Обратившись к популярным дискурсам и жанрам, таким как бульварная литература или фэнтези, до тех пор малодоступный андеграундный писатель обеспечил себе более широкую аудиторию, иначе воспринимающую его тексты. Ростом своей популярности в 2000-е годы Сорокин, по иронии судьбы, отчасти обязан ошибочному референциальному истолкованию своих произведений. Когда Сорокин стал автором бестселлеров и классиком современной русской литературы, имитация популярных жанров в его книгах поставила в тупик неподготовленных критиков и специалистов по сравнительному литературоведению.

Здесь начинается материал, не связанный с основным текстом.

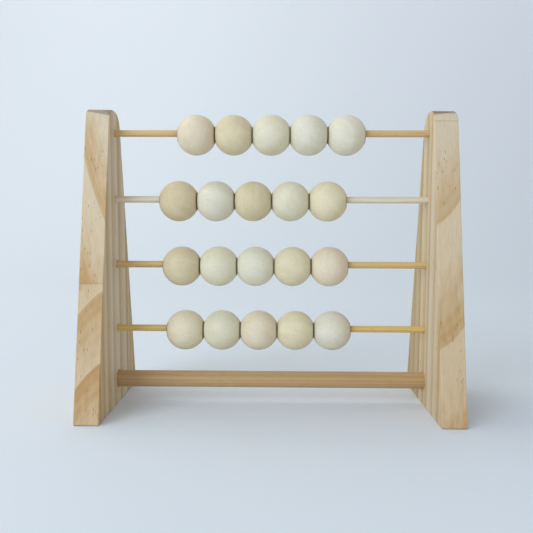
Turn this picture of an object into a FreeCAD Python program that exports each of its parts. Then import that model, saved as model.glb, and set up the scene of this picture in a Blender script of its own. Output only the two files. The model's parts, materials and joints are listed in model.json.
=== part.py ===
import FreeCAD, Part
import math
import os
import Sketcher

# Wooden counting frame: two tapered pine side boards, a round stretcher at the
# foot and four thin rods, each with five loose wooden beads.
# Row frame in millimetres: +X along the rods, +Y towards the back, +Z up.
# The origin is on the floor, midway between the boards and midway front to back.

ROWS = (1, 2, 3, 4)
BEADS_PER_ROW = 5
MIDDLE_BEAD = 3

DIMENSIONS = [
    # Side boards
    ("inner_span", 234.0),
    ("board_thick", 17.5),
    ("board_height", 222.0),
    ("foot_depth", 114.0),
    ("crown_depth", 26.5),
    ("crown_front_round", 12.0),
    ("crown_back_round", 15.0),
    ("edge_round", 0.8),
    # Rods, counted from the top row down
    ("rod_dia", 5.0),
    ("top_rod_z", 205.0),
    ("rod_pitch", 49.0),
    # Stretcher
    ("stretcher_dia", 12.5),
    ("stretcher_z", 18.5),
    # Blind sockets in the inner faces of the boards
    ("socket_depth", 10.0),
    ("socket_clearance", 0.05),
    ("end_gap", 0.5),
    ("dowel_chamfer", 0.5),
    # Beads
    ("bead_dia", 30.0),
    ("bead_length", 27.6),
    ("bead_gap", 0.3),
    ("bore_dia", 7.6),
    ("bore_chamfer", 0.4),
    ("rim_round", 0.8),
    ("slide_clearance", 0.05),
    # Where the middle bead of each row stands along its rod
    ("row1_middle_x", 0.0),
    ("row2_middle_x", -13.4),
    ("row3_middle_x", -11.5),
    ("row4_middle_x", -9.0),
]

doc = FreeCAD.newDocument("counting_frame")
sheet = doc.addObject("Spreadsheet::Sheet", "Dims")
for line, (alias, value) in enumerate(DIMENSIONS, start=1):
    sheet.set(f"A{line}", alias)
    sheet.set(f"B{line}", str(value))
    sheet.setAlias(f"B{line}", alias)
doc.recompute()

subparts = []


def dim(alias):
    """The value of one driving dimension."""
    return float(getattr(sheet, alias))


def rod_height(row):
    """Expression for the height of a row's rod, row 1 being the top one."""
    return f"Dims.top_rod_z - {row - 1} * Dims.rod_pitch"


def new_body(label):
    body = doc.addObject("PartDesign::Body", label)
    body.Label = label
    subparts.append(body)
    return body


def new_sketch(body, role, name):
    """A sketch on one of the body's own origin planes."""
    sketch = body.newObject("Sketcher::SketchObject", name)
    plane = [item for item in body.Origin.OriginFeatures if item.Role == role][0]
    sketch.AttachmentSupport = [(plane, "")]
    sketch.MapMode = "FlatFace"
    return sketch


def bind(sketch, index, name, expression):
    """Names a constraint and ties its value to the sheet."""
    sketch.renameConstraint(index, name)
    sketch.setExpression(f"Constraints.{name}", expression)


def edge_names(feature, test):
    """Names of a feature's edges whose shape passes the test."""
    edges = enumerate(feature.Shape.Edges, start=1)
    return [f"Edge{number}" for number, edge in edges if test(edge)]


def lies_across_crown(edge):
    """An edge across the board's thickness, near its top."""
    box = edge.BoundBox
    return box.XLength > dim("board_thick") / 2 and box.ZMin > dim("board_height") / 2


def is_rim(edge, rim_radius):
    """The circle where a bead's ball meets one of its flats."""
    curve = edge.Curve
    return isinstance(curve, Part.Circle) and abs(curve.Radius - rim_radius) < 0.01


def board_outline(body):
    """Tapered outline: wide at the foot, narrow at the crown, on the YZ plane."""
    sketch = new_sketch(body, "YZ_Plane", f"{body.Label}_outline")
    foot = dim("foot_depth") / 2
    crown = dim("crown_depth") / 2
    top = dim("board_height")
    corners = [(-foot, 0), (foot, 0), (crown, top), (-crown, top)]
    points = [FreeCAD.Vector(y, z, 0) for y, z in corners]
    for here, there in zip(points, points[1:] + points[:1]):
        sketch.addGeometry(Part.LineSegment(here, there), False)
    for side in range(4):
        sketch.addConstraint(Sketcher.Constraint("Coincident", side, 2, (side + 1) % 4, 1))
    sketch.addConstraint(Sketcher.Constraint("Symmetric", 0, 1, 0, 2, -1, 1))
    sketch.addConstraint(Sketcher.Constraint("Symmetric", 2, 1, 2, 2, -2))
    width = sketch.addConstraint(Sketcher.Constraint("DistanceX", 0, 1, 0, 2, 2 * foot))
    bind(sketch, width, "foot_depth", "Dims.foot_depth")
    width = sketch.addConstraint(Sketcher.Constraint("DistanceX", 2, 2, 2, 1, 2 * crown))
    bind(sketch, width, "crown_depth", "Dims.crown_depth")
    height = sketch.addConstraint(Sketcher.Constraint("DistanceY", 1, 1, 1, 2, top))
    bind(sketch, height, "board_height", "Dims.board_height")
    return sketch


def socket_circles(body):
    """Four rod sockets and the stretcher socket, on the board's inner face."""
    sketch = new_sketch(body, "YZ_Plane", f"{body.Label}_sockets")
    clearance = dim("socket_clearance")
    holes = [("rod", f"rod_row{row}", rod_height(row)) for row in ROWS]
    holes.append(("stretcher", "stretcher", "Dims.stretcher_z"))
    for index, (stock, name, height) in enumerate(holes):
        radius = dim(f"{stock}_dia") / 2 + clearance
        centre = FreeCAD.Vector(0, dim("top_rod_z") - index * dim("rod_pitch"), 0)
        circle = Part.Circle(centre, FreeCAD.Vector(0, 0, 1), radius)
        sketch.addGeometry(circle, False)
        sketch.addConstraint(Sketcher.Constraint("PointOnObject", index, 3, -2))
        level = sketch.addConstraint(Sketcher.Constraint("DistanceY", -1, 1, index, 3, centre.y))
        bind(sketch, level, f"{name}_z", height)
        size = sketch.addConstraint(Sketcher.Constraint("Radius", index, radius))
        bind(sketch, size, f"{name}_r", f"Dims.{stock}_dia / 2 + Dims.socket_clearance")
    return sketch


def side_board(label, side):
    """A board whose inner face lies on its own YZ plane; side is -1 left, 1 right."""
    body = new_body(label)
    pad = body.newObject("PartDesign::Pad", f"{label}_blank")
    pad.Profile = board_outline(body)
    pad.setExpression("Length", "Dims.board_thick")
    pad.Reversed = side < 0
    doc.recompute()

    rounded = pad
    for corner, front_or_back in (("front", -1), ("back", 1)):
        crown = body.newObject("PartDesign::Fillet", f"{label}_crown_{corner}")
        corners = edge_names(
            rounded,
            lambda edge: lies_across_crown(edge) and edge.CenterOfMass.y * front_or_back > 0,
        )
        crown.Base = (rounded, corners)
        crown.setExpression("Radius", f"Dims.crown_{corner}_round")
        doc.recompute()
        rounded = crown

    # The seams where the crown's rounds run into the flats stay as they are.
    eased = body.newObject("PartDesign::Fillet", f"{label}_eased")
    eased.Base = (rounded, edge_names(rounded, lambda edge: not lies_across_crown(edge)))
    eased.setExpression("Radius", "Dims.edge_round")
    doc.recompute()
    volume_undrilled = eased.Shape.Volume

    sockets = body.newObject("PartDesign::Pocket", f"{label}_bores")
    sockets.Profile = socket_circles(body)
    sockets.setExpression("Length", "Dims.socket_depth")
    sockets.Reversed = side > 0
    body.setExpression("Placement.Base.x", f"{side} * Dims.inner_span / 2")
    doc.recompute()

    rod_socket = math.pi * (dim("rod_dia") / 2 + dim("socket_clearance")) ** 2
    stretcher_socket = math.pi * (dim("stretcher_dia") / 2 + dim("socket_clearance")) ** 2
    expected = (len(ROWS) * rod_socket + stretcher_socket) * dim("socket_depth")
    removed = volume_undrilled - sockets.Shape.Volume
    if abs(removed - expected) > 0.01 * expected:
        raise RuntimeError(f"{label}: sockets removed {removed:.1f}, not {expected:.1f} mm3")


def dowel(label, stock, height):
    """A round rod along X, centred between the boards and held in both sockets."""
    body = new_body(label)
    sketch = new_sketch(body, "YZ_Plane", f"{label}_section")
    radius = dim(f"{stock}_dia") / 2
    section = Part.Circle(FreeCAD.Vector(0, 0, 0), FreeCAD.Vector(0, 0, 1), radius)
    sketch.addGeometry(section, False)
    sketch.addConstraint(Sketcher.Constraint("Coincident", 0, 3, -1, 1))
    size = sketch.addConstraint(Sketcher.Constraint("Radius", 0, radius))
    bind(sketch, size, "section_r", f"Dims.{stock}_dia / 2")

    reach = "Dims.inner_span + 2 * (Dims.socket_depth - Dims.end_gap)"
    pad = body.newObject("PartDesign::Pad", f"{label}_stock")
    pad.Profile = sketch
    pad.setExpression("Length", reach)
    doc.recompute()

    ends = body.newObject("PartDesign::Chamfer", f"{label}_ends")
    ends.Base = (pad, edge_names(pad, lambda edge: edge.BoundBox.XLength < radius))
    ends.setExpression("Size", "Dims.dowel_chamfer")
    body.setExpression("Placement.Base.x", f"-({reach}) / 2")
    body.setExpression("Placement.Base.z", height)
    doc.recompute()


def bead(label, row, place):
    """A ball on the X axis with a flat turned at each end and a loose bore."""
    body = new_body(label)
    sketch = new_sketch(body, "XZ_Plane", f"{label}_profile")
    ball = dim("bead_dia") / 2
    half = dim("bead_length") / 2
    bore = dim("bore_dia") / 2
    lead = dim("bore_chamfer")
    flat = math.sqrt(ball**2 - half**2)
    corners = [(half, flat), (half, bore + lead), (half - lead, bore)]
    mirrored = [(-x, z) for x, z in reversed(corners)]
    points = [FreeCAD.Vector(x, z, 0) for x, z in corners + mirrored]
    for here, there in zip(points, points[1:]):
        sketch.addGeometry(Part.LineSegment(here, there), False)
    circle = Part.Circle(FreeCAD.Vector(0, 0, 0), FreeCAD.Vector(0, 0, 1), ball)
    rise = math.atan2(flat, half)
    sketch.addGeometry(Part.ArcOfCircle(circle, rise, math.pi - rise), False)

    for side in range(4):
        sketch.addConstraint(Sketcher.Constraint("Coincident", side, 2, side + 1, 1))
    sketch.addConstraint(Sketcher.Constraint("Coincident", 5, 1, 0, 1))
    sketch.addConstraint(Sketcher.Constraint("Coincident", 5, 2, 4, 2))
    sketch.addConstraint(Sketcher.Constraint("Coincident", 5, 3, -1, 1))
    sketch.addConstraint(Sketcher.Constraint("Vertical", 0))
    sketch.addConstraint(Sketcher.Constraint("Vertical", 4))
    sketch.addConstraint(Sketcher.Constraint("Symmetric", 2, 1, 2, 2, -2))
    sketch.addConstraint(Sketcher.Constraint("Symmetric", 0, 2, 3, 2, -2))
    size = sketch.addConstraint(Sketcher.Constraint("Radius", 5, ball))
    bind(sketch, size, "ball_r", "Dims.bead_dia / 2")
    size = sketch.addConstraint(Sketcher.Constraint("DistanceX", -1, 1, 0, 1, half))
    bind(sketch, size, "half_length", "Dims.bead_length / 2")
    size = sketch.addConstraint(Sketcher.Constraint("DistanceY", -1, 1, 2, 1, bore))
    bind(sketch, size, "bore_r", "Dims.bore_dia / 2")
    size = sketch.addConstraint(Sketcher.Constraint("DistanceX", 1, 2, 1, 1, lead))
    bind(sketch, size, "chamfer_x", "Dims.bore_chamfer")
    size = sketch.addConstraint(Sketcher.Constraint("DistanceY", 1, 2, 1, 1, lead))
    bind(sketch, size, "chamfer_z", "Dims.bore_chamfer")

    turned = body.newObject("PartDesign::Revolution", f"{label}_turned")
    turned.Profile = sketch
    turned.ReferenceAxis = (sketch, ["H_Axis"])
    turned.Angle = 360
    doc.recompute()

    rims = body.newObject("PartDesign::Fillet", f"{label}_rims")
    rims.Base = (turned, edge_names(turned, lambda edge: is_rim(edge, flat)))
    rims.setExpression("Radius", "Dims.rim_round")
    steps = place - MIDDLE_BEAD
    spacing = "(Dims.bead_length + Dims.bead_gap)"
    drop = "(Dims.bore_dia - Dims.rod_dia) / 2 - Dims.slide_clearance"
    body.setExpression("Placement.Base.x", f"Dims.row{row}_middle_x + {steps} * {spacing}")
    body.setExpression("Placement.Base.z", f"{rod_height(row)} - ({drop})")


side_board("left_side_board", -1)
side_board("right_side_board", 1)
dowel("bottom_stretcher", "stretcher", "Dims.stretcher_z")
for row in ROWS:
    dowel(f"rod_row{row}", "rod", rod_height(row))
    for place in range(1, BEADS_PER_ROW + 1):
        bead(f"row{row}_bead{place}", row, place)
doc.recompute()

for item in doc.Objects:
    if "Invalid" in item.State or "Error" in item.State:
        raise RuntimeError(f"{item.Label} failed: {item.State}")
for body in subparts:
    shape = body.Shape
    if shape.isNull() or not shape.isValid() or len(shape.Solids) != 1:
        raise RuntimeError(f"{body.Label} is not one valid solid")

os.makedirs("parts", exist_ok=True)
for body in subparts:
    body.Shape.exportStep(f"parts/{body.Label}.step")
    print(f"{body.Label}: {body.Shape.Volume:.0f} mm3, {body.Shape.BoundBox}")
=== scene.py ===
import json
import math
import random

import bmesh
import bpy
from mathutils import Euler, Matrix, Vector, noise


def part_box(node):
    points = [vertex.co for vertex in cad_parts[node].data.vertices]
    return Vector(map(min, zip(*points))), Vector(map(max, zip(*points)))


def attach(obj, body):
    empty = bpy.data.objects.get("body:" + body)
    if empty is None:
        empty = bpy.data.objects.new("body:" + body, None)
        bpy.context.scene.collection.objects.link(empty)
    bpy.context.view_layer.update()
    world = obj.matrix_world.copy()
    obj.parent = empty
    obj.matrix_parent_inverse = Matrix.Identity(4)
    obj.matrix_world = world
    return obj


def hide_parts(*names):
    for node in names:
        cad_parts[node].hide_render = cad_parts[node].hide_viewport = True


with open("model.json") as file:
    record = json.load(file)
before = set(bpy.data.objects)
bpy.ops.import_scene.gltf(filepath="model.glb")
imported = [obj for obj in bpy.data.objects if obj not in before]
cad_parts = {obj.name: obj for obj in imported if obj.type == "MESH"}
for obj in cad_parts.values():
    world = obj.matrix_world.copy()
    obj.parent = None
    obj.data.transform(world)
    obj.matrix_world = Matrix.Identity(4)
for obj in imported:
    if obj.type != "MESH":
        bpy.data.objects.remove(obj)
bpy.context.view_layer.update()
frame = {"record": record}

slot_of = {entry["node"]: entry["material_slot"] for entry in frame["record"]["subparts"]}

# ---------------------------------------------------------------------------
# Side boards. Each is a tapered upright of edge-glued pine staves, sawn wide at the
# foot and narrow at the crown, with the crown rounded over and every arris sanded.
# Blind sockets drilled in the inner face hold the four rods and the stretcher.

FOOT_DEPTH = 0.114
CROWN_DEPTH = 0.0265
CROWN_HEIGHT = 0.016
BACK_ROUND = 0.015
FOOT_ROUND = 0.0012
ARRIS = 0.0007
CROWN_ARRIS = 0.0019
ARRIS_WAVER = 0.3
WAVER_ALONG_EDGE = 60
WAVER_PER_BOARD = 40
ARRIS_STEPS = 6
CORNER_STEPS = 18
SIDE_STEPS = 28
SOCKET_DEPTH = 0.010
SOCKET_CLEARANCE = 0.00005
SOCKET_MOUTH = 0.0005
SOCKET_FACETS = 48
SAME_SPOT = 1e-6
CREASE = math.radians(30)
DOWELS = ["rod_row1", "rod_row2", "rod_row3", "rod_row4", "bottom_stretcher"]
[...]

Ошибочные трактовки текстов Сорокина — начиная с «Голубого сала» — строились на совершенно буквальном их понимании, упрощающем дихотомию Поля де Мана, который говорил о невозможном выборе между референциальной и самореференциальной интерпретацией литературы 1331.
Когда Сорокин перестал быть всего лишь своим в узком кругу единомышленников — андеграундных художников — и специалистов по неоавангарду, его вторая аудитория, все более обширная, в том числе и за рубежом, в значительной мере способствовала его признанию. Наряду с Ильей Кабаковым, художником с мировым именем, теоретиком искусства Борисом Гройсом, уехавшим в Нью-Йорк, и Дмитрием Приговым, обладавшим разносторонними талантами и необыкновенным запасом энергии, Владимир Сорокин, самый успешный прозаик из кружка московских концептуалистов, превратился в классика поздне- и постсоветского искусства.